L’ACAT est aussi poursuivie devant la justice marocaine pour dénonciation calomnieuse alors que les plaintes pour torture qu’elle a déposées aux côtés de plusieurs victimes sont sérieuses et circonstanciées.

Le 4 mars 2014, le Maroc s’est joint au Chili, au Danemark, au Ghana et à l’Indonésie pour lancer l’initiative mondiale pour la ratification de la Convention contre la torture. Cette initiative, saluée par l’ACAT, doit se traduire par des actes. Au même moment, le royaume chérifien multipliait les mesures de rétorsion à la suite de la convocation par la justice française du patron de la DST marocaine concernant des plaintes pour torture déposées par l’ACAT et plusieurs victimes.

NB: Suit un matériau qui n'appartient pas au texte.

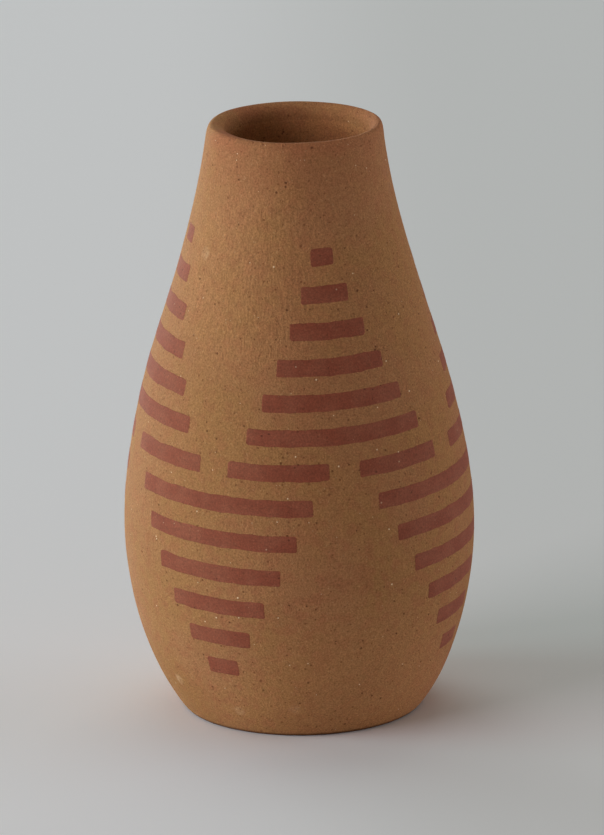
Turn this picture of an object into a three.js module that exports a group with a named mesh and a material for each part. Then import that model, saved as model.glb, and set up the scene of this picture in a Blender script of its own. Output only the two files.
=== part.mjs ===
// Hand-built earthenware vase with a pattern of painted slip bars.
// Millimetres and degrees, +Z up, the origin at the middle of the foot, the front facing -Y.
// The clay is three pieces luted one on the other: a floor pad, the wall raised on it, and a rim coil.
// The bars are thin layers of red slip brushed on the wall: a stepped triangle that points up and one
// that points down, four times round the vase, with a belt of short bars between them.

import * as THREE from 'three';

// Height and girth
const vessel_height = 250;
const belly_diameter = 145;
const belly_height = 78;
const foot_diameter = 97.4;
const heel_diameter = 110;
const heel_height = 8;
const rim_diameter = 73.8;

// How the wall leaves the heel and how it comes to the rim, measured from the vertical
const foot_flare_deg = 32;
const rim_lean_deg = 7;

// Fullness of the curve at the heel, under the belly, over the belly and under the rim
const heel_pull = 24;
const under_belly_pull = 21;
const over_belly_pull = 60;
const under_rim_pull = 56;

// Clay thickness
const floor_thickness = 7;
const wall_thickness = 6.4;
const lip_thickness = 7;
const rim_coil_side = 3.5;
const floor_cove = 6;

// Painted pattern
const bars_in_motif = 6;
const top_row_below_rim = 46;
const bottom_row_above_foot = 33;
const bar_height = 6.9;
const side_rise = 2.3;
const row_wander = 0.7;
const rows_per_wander = 8;
const shortest_bar_deg = 12;
const upper_longest_bar_deg = 67.6;
const lower_longest_bar_deg = 68.4;
const belt_gap_deg = 11;
const bar_corner = 0.9;
const slip_thickness = 0.3;
const slip_clearance = 0.1;

// Smoothness of the round shapes
const facets_round = 72;
const steps_lower = 7;
const steps_upper = 11;
const steps_heel = 3;
const steps_cove = 3;
const steps_lip = 6;

const clay = new THREE.MeshStandardMaterial({ color: '#a8764c', roughness: 0.9, metalness: 0 });
const slip = new THREE.MeshStandardMaterial({ color: '#80432f', roughness: 0.8, metalness: 0 });

// The outside of the vase is three curves that run smoothly into each other.
const lip_radius = lip_thickness / 2;
const rim_joint = vessel_height - lip_radius - rim_coil_side;
const flare = THREE.MathUtils.degToRad(foot_flare_deg);
const lean = THREE.MathUtils.degToRad(rim_lean_deg);
const flare_way = new THREE.Vector2(Math.sin(flare), Math.cos(flare));
const lean_way = new THREE.Vector2(-Math.sin(lean), Math.cos(lean));
const foot_edge = new THREE.Vector2(foot_diameter / 2, 0);
const heel_edge = new THREE.Vector2(heel_diameter / 2, heel_height);
const belly_edge = new THREE.Vector2(belly_diameter / 2, belly_height);
const rim_edge = new THREE.Vector2(rim_diameter / 2, rim_joint);

const heel_curve = new THREE.QuadraticBezierCurve(
  foot_edge,
  heel_edge.clone().addScaledVector(flare_way, -heel_height / flare_way.y),
  heel_edge
);
const lower_curve = new THREE.CubicBezierCurve(
  heel_edge,
  heel_edge.clone().addScaledVector(flare_way, heel_pull),
  belly_edge.clone().setY(belly_height - under_belly_pull),
  belly_edge
);
const upper_curve = new THREE.CubicBezierCurve(
  belly_edge,
  belly_edge.clone().setY(belly_height + over_belly_pull),
  rim_edge.clone().addScaledVector(lean_way, -under_rim_pull),
  rim_edge
);

// Finds the place on a rising curve that has the given height, by halving.
function placeAtHeight(curve, height) {
  let low = 0;
  let high = 1;
  for (let i = 0; i < 40; i++) {
    const middle = (low + high) / 2;
    if (curve.getPoint(middle).y < height) low = middle;
    else high = middle;
  }
  return low;
}

function outerCurveAt(height) {
  if (height < heel_height) return heel_curve;
  return height < belly_height ? lower_curve : upper_curve;
}

function outerRadius(height) {
  const curve = outerCurveAt(height);
  return curve.getPoint(placeAtHeight(curve, height)).x;
}

// The wall thickens evenly from the belly up to the lip.
function thicknessAt(height) {
  const share = THREE.MathUtils.clamp((height - belly_height) / (rim_joint - belly_height), 0, 1);
  return THREE.MathUtils.lerp(wall_thickness, lip_thickness, share);
}

// The inside radius lies one clay thickness in from the outside, square to the slope of the wall.
function innerRadius(height) {
  const curve = outerCurveAt(height);
  const slope = curve.getTangent(placeAtHeight(curve, height));
  return outerRadius(height) - thicknessAt(height) / slope.y;
}

// A list of heights from one end to the other, both included.
function heights(from, to, steps) {
  return Array.from({ length: steps + 1 }, (_, i) => THREE.MathUtils.lerp(from, to, i / steps));
}

// Turns an outline round the vase's axis. The outline holds radius and height.
function turned(outline) {
  return new THREE.LatheGeometry(outline, facets_round).rotateX(Math.PI / 2);
}

// The floor pad is a flat round of clay whose edge is the heel, rounded underneath.
function floorPadGeometry() {
  const edge = heights(0, floor_thickness, steps_heel).map((z) => new THREE.Vector2(outerRadius(z), z));
  return turned([
    new THREE.Vector2(0, 0),
    ...edge,
    new THREE.Vector2(0, floor_thickness)
  ]);
}

// The wall stands on the floor pad, with a cove of clay smoothed into the corner inside.
function wallGeometry() {
  const outside = [
    ...heights(floor_thickness, belly_height, steps_lower),
    ...heights(belly_height, rim_joint, steps_upper).slice(1)
  ];
  const cove_top = floor_thickness + floor_cove;
  const inside = [
    ...heights(rim_joint, belly_height, steps_upper),
    ...heights(belly_height, cove_top, steps_lower).slice(1)
  ];
  const cove_curve = new THREE.QuadraticBezierCurve(
    new THREE.Vector2(innerRadius(cove_top), cove_top),
    new THREE.Vector2(innerRadius(floor_thickness), floor_thickness),
    new THREE.Vector2(innerRadius(floor_thickness) - floor_cove, floor_thickness)
  );
  const outline = [
    ...outside.map((z) => new THREE.Vector2(outerRadius(z), z)),
    ...inside.map((z) => new THREE.Vector2(innerRadius(z), z)),
    ...cove_curve.getPoints(steps_cove).slice(1)
  ];
  return turned([...outline, outline[0]]);
}

// The rim coil sits on the wall, as thick as the lip, and ends in a half-round.
function rimCoilGeometry() {
  const lip_middle = new THREE.Vector2(rim_diameter / 2 - lip_radius, vessel_height - lip_radius);
  const half_round = Array.from({ length: steps_lip + 1 }, (_, i) => {
    const turn = (Math.PI * i) / steps_lip;
    return new THREE.Vector2(Math.cos(turn), Math.sin(turn)).multiplyScalar(lip_radius).add(lip_middle);
  });
  return turned([
    rim_edge,
    ...half_round,
    new THREE.Vector2(innerRadius(rim_joint), rim_joint),
    rim_edge
  ]);
}

// The rows are level at the front and the back and rise a little towards the two sides.
// They were set out by eye, so they also stand a little high or low on the way down the wall.
const rows = 2 * bars_in_motif + 1;
const bottom_row = bottom_row_above_foot;
const row_pitch = (vessel_height - top_row_below_rim - bottom_row) / (rows - 1);

function rowHeight(row, angle) {
  const wander = row_wander * Math.cos((2 * Math.PI * (row - bars_in_motif)) / rows_per_wander);
  const even_height = bottom_row + (rows - 1 - row) * row_pitch;
  return even_height + wander + side_rise * Math.sin(angle) ** 2;
}

// Angles at which a bar's edge has a point: both ends, both corners, and the wall's own facets between.
function barAngles(from, to, corner) {
  const facet = (2 * Math.PI) / facets_round;
  const angles = [from, from + corner];
  for (let k = Math.ceil(from / facet); k * facet < to; k++) {
    if (k * facet > from + 1.5 * corner && k * facet < to - 1.5 * corner) angles.push(k * facet);
  }
  return [...angles, to - corner, to];
}

// A bar is a thin box bent round the wall: its length runs round, its height up, its depth outwards.
function barGeometry(row, from_deg, to_deg) {
  const from = THREE.MathUtils.degToRad(from_deg);
  const to = THREE.MathUtils.degToRad(to_deg);
  const corner = bar_corner / outerRadius(rowHeight(row, (from + to) / 2));
  const angles = barAngles(from, to, corner);
  const last = angles.length - 1;
  const box = new THREE.BoxGeometry(last, 1, 1, last, 1, 1);
  const position = box.attributes.position;
  for (let i = 0; i < position.count; i++) {
    const column = Math.round(position.getX(i) + last / 2);
    const half_height = bar_height / 2 - (column === 0 || column === last ? bar_corner : 0);
    const height = rowHeight(row, angles[column]) + Math.sign(position.getY(i)) * half_height;
    const layer = position.getZ(i) > 0 ? slip_clearance + slip_thickness : slip_clearance;
    const radius = outerRadius(height) + layer;
    const angle = angles[column];
    position.setXYZ(i, radius * Math.sin(angle), -radius * Math.cos(angle), height);
  }
  return box;
}

const vase = new THREE.Group();

function addPiece(name, geometry, material) {
  const piece = new THREE.Mesh(geometry, material);
  piece.name = name;
  vase.add(piece);
}

addPiece('floor_pad', floorPadGeometry(), clay);
addPiece('vessel_wall', wallGeometry(), clay);
addPiece('rim_coil', rimCoilGeometry(), clay);

// Where each stepped triangle was laid out, and how far round its middle drifts from row to row.
const sides = ['front', 'right', 'back', 'left'];
const upper_middle_deg = [14.4, 105.6, 194.4, 283.1];
const lower_middle_deg = [330.4, 64.2, 152.4, 241.4];
const upper_drift_deg = [0.3, 0, 0, 0];
const lower_drift_deg = [0, 0.9, 0, 0];

function barMiddle(middle_deg, drift_deg, place) {
  return middle_deg + drift_deg * (place - (bars_in_motif - 1) / 2);
}

sides.forEach((side_name, side) => {
  for (let place = 0; place < bars_in_motif; place++) {
    const share = place / (bars_in_motif - 1);
    const upper_half = THREE.MathUtils.lerp(shortest_bar_deg, upper_longest_bar_deg, share) / 2;
    const upper_middle = barMiddle(upper_middle_deg[side], upper_drift_deg[side], place);
    addPiece(
      `slip_bar_${side_name}_upper_${place + 1}`,
      barGeometry(place, upper_middle - upper_half, upper_middle + upper_half),
      slip
    );
    const lower_half = THREE.MathUtils.lerp(lower_longest_bar_deg, shortest_bar_deg, share) / 2;
    const lower_middle = barMiddle(lower_middle_deg[side], lower_drift_deg[side], place);
    addPiece(
      `slip_bar_${side_name}_lower_${place + 1}`,
      barGeometry(bars_in_motif + 1 + place, lower_middle - lower_half, lower_middle + lower_half),
      slip
    );
  }
});

// The belt has a gap near the middle of every upper and lower triangle, and a bar from gap to gap.
const belt_gaps_deg = [16.2, 60.4, 105.6, 152.4, 194.4, 241.4, 283.1, 329.5];
belt_gaps_deg.forEach((middle, i) => {
  const next = i + 1 < belt_gaps_deg.length ? belt_gaps_deg[i + 1] : belt_gaps_deg[0] + 360;
  addPiece(
    `slip_bar_belt_${i + 1}`,
    barGeometry(bars_in_motif, middle + belt_gap_deg / 2, next - belt_gap_deg / 2),
    slip
  );
});

export default vase;
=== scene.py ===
# Hand-built earthenware vase with a pattern of painted slip bars, dressed on its CAD frame.
# Metres, +Z up, the front facing -Y. Angles run round the vase from the front towards +X.
import math

import bmesh
import bpy
import numpy as np
from mathutils import Matrix, Vector, geometry, noise


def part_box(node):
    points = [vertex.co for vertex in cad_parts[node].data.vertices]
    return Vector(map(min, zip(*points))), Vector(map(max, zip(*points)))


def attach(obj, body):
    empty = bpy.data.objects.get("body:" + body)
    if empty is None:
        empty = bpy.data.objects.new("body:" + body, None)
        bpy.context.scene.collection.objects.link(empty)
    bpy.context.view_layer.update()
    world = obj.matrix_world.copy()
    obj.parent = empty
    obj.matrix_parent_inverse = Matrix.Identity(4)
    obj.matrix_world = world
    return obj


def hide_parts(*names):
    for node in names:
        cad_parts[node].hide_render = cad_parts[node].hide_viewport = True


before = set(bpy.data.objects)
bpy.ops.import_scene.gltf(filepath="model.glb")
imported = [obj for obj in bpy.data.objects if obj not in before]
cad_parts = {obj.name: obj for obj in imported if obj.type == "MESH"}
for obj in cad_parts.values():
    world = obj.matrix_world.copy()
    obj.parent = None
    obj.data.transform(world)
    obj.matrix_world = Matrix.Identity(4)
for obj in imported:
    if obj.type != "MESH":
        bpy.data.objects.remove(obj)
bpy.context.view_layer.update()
mm = 0.001

# Clay body
# One hollow piece of fired earthenware. A maker pats out a floor, raises the wall on it by hand, lutes a
# coil on top and smooths it into a round lip, then scrapes all the joins away, so one mesh stands for them.
vessel_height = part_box("rim_coil")[1].z
rim_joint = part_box("vessel_wall")[1].z
floor_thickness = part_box("floor_pad")[1].z
belly_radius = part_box("vessel_wall")[1].x
rim_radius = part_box("rim_coil")[1].x
belly_height = 78 * mm
foot_radius = 48.7 * mm
heel_radius = 55 * mm
heel_height = 8 * mm
wall_thickness = 6.4 * mm
lip_thickness = 7 * mm
floor_cove = 6 * mm
foot_flare = math.radians(32)
rim_lean = math.radians(7)
heel_pull = 24 * mm
under_belly_pull = 21 * mm
over_belly_pull = 60 * mm
under_rim_pull = 56 * mm

up = Vector((0, 1))
sideways = Vector((1, 0))
flare = Vector((math.sin(foot_flare), math.cos(foot_flare)))
lean = Vector((-math.sin(rim_lean), math.cos(rim_lean)))
foot_edge = Vector((foot_radius, 0))
heel_edge = Vector((heel_radius, heel_height))
belly_edge = Vector((belly_radius, belly_height))
rim_edge = Vector((rim_radius, rim_joint))
heel_bend = heel_edge - flare * (heel_height / flare.y)
heel_points = geometry.interpolate_bezier(
    foot_edge, foot_edge.lerp(heel_bend, 2 / 3), heel_edge.lerp(heel_bend, 2 / 3), heel_edge, 10
)
lower_points = geometry.interpolate_bezier(
    heel_edge, heel_edge + flare * heel_pull, belly_edge - up * under_belly_pull, belly_edge, 60
)
upper_points = geometry.interpolate_bezier(
    belly_edge, belly_edge + up * over_belly_pull, rim_edge - lean * under_rim_pull, rim_edge, 120
)
outline = np.array([tuple(p) for p in heel_points + lower_points[1:] + upper_points[1:]])


def share_between(value, low, high):
    """0 below low, 1 above high, and evenly between them."""
    return min(max((value - low) / (high - low), 0), 1)


def outer_radius(height):
    return float(np.interp(height, outline[:, 1], outline[:, 0]))


def outer_slope(height):
    """How far the wall leans outwards for each metre up."""
    step = 0.5 * mm
    return (outer_radius(height + step) - outer_radius(height - step)) / (2 * step)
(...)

Selon Hélène Legeay, « Avant d’appeler les autres pays à ratifier la Convention contre la torture, le Maroc devrait balayer devant sa porte, en s’assurant que ce texte, ratifiée par le pays en 1993, soit appliquée. »

Le 23 juillet, Oussama Hassan, autre militant de l’AMDH et du mouvement du 20 février, a été condamné à trois ans d’emprisonnement et 10 000 dirhams d’amende lui aussi pour dénonciation calomnieuse pour avoir dénoncé les tortures qui lui ont été infligées par des inconnus à l’issue d’une manifestation à laquelle il venait de participer, le 2 mai dernier.